A lot or a little?
The parents' guide to what's in this game.
What parents need to know
Parents need to know that Dante's Inferno is a very violent, gory game meant only for adult eyes. Using a scythe and Holy Cross, players can lop off heads, dismember enemies' limbs, and literally split foes in half. Prepare to see plenty of blood spewing from foes. Some enemies are particularly vile and disturbing, such as gluttonous behemoths spewing vomit and "unblessed infants," babies with blades for arms. Players will also see some sexual content, such as topless female foes and bare buttocks. The female enemies moan and writhe around seductively, and some attack with a giant snake that shoots out from between their legs.
What's it about?
DANTE'S INFERNO is based on Dante Aligheri's The Divine Comedy.
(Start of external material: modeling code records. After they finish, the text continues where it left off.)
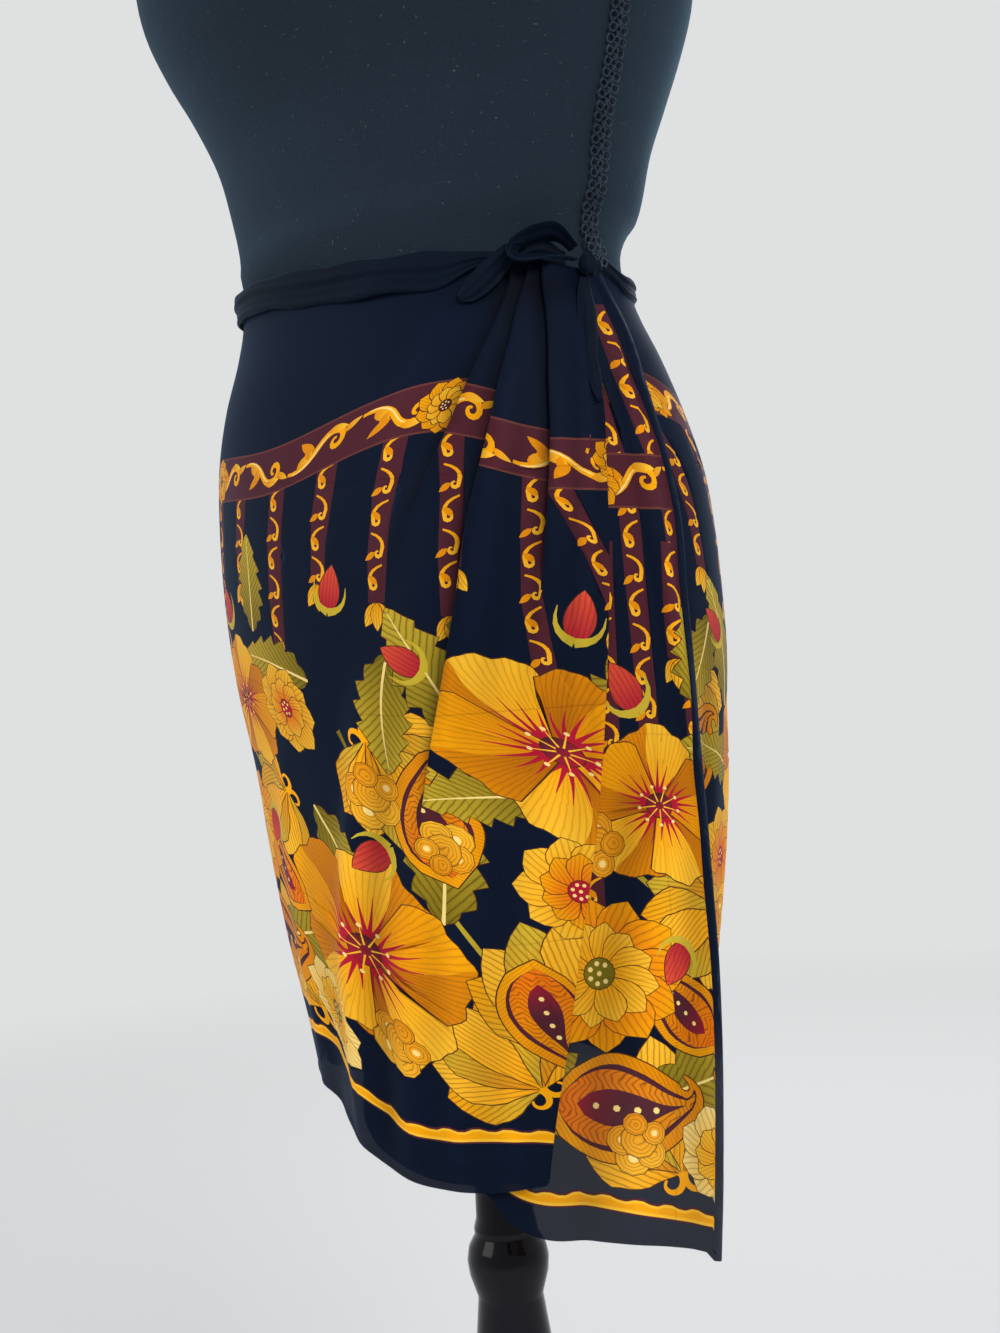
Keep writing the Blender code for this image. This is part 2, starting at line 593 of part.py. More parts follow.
# ---------------------------------------------------------------- build
for old in list(bpy.data.objects):
    bpy.data.objects.remove(old, do_unlink=True)
make_stand()
make_form()
make_side_braid()
make_inner_front()
make_back()
make_tail()
make_turned_under()
make_front()
make_free_band()
make_waist_tie()
make_knot_and_bow()
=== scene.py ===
"""Wrap skirt of printed silk georgette on a jersey dress form with a turned black stand.

The file follows the object from the floor up: the stand, the form with its braid, the oblong of printed cloth in
its two lengths, and the tie with its knot and bow. Lengths are metres. Angles are degrees round the body, from its
front (0) through the left hip (90) and the back (180) to the right hip (270 or -90).
"""
import math

import bmesh
import bpy
import numpy as np
from mathutils import Matrix, Vector
from mathutils.geometry import delaunay_2d_cdt
from mathutils.kdtree import KDTree


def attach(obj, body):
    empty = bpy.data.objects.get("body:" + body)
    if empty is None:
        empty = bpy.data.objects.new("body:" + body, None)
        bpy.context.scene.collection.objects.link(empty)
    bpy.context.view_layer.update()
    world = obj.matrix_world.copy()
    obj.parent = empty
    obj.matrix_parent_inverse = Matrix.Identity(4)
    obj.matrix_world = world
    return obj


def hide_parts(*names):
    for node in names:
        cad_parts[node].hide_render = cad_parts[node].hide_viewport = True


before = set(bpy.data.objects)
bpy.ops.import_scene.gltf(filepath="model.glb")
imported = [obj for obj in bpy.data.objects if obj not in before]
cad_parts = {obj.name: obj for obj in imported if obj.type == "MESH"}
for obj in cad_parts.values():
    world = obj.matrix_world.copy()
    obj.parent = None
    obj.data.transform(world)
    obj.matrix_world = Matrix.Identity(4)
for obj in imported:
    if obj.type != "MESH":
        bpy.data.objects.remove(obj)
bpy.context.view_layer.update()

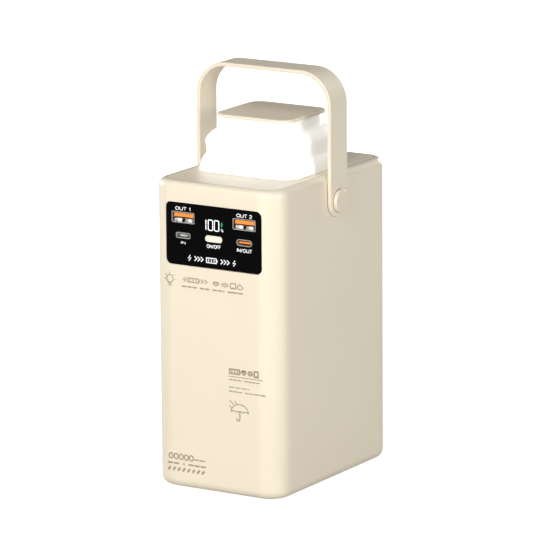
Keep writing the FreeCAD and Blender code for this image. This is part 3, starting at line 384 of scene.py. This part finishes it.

Lead character Dante is a Christian soldier fighting during the Crusades, when he returns home to find the love of his life, Beatrice, slain. Her soul is then snatched by the devil, forcing Dante to descend into the nine circles of Hell to defeat Lucifer and save Beatrice's soul. The levels representing the circles of Hell are based in part on the seven deadly sins, such as Greed, Lust, and Gluttony. Using a scythe acquired following a battle with Death, as well as a Holy Cross from Beatrice, Dante slays a myriad of bizarre, demonic foes. Players can string together ranged and scythe attacks to deliver crushing combos. Dante also acquires magical powers to deal further damage. Once players conquer the campaign, they can advance to the arcade-focused Gates of Hell Arena, where players face a series of challenges to achieve a high score.
Is it any good?
While Dante's Inferno is a technically solid game, it's hard not to miss the striking similarities between God of War. From the way players boost their health and magic meters to the attacks and tactics used by players, the game often mimics Sony's highly successful action game. It's very difficult to ignore the similarities, but the imitation works for the most part. Combat against lesser foes can be intense and pulling off some combos is gratifying, but none of the game's signifcant encounters are particularly epic or memorable. Also, the game's campaign grows tedious as you approach the game's final levels. For adult players seeking a thrilling "hack-and-slash" adventure, don't settle for the carbon copy when its inspiration is far better.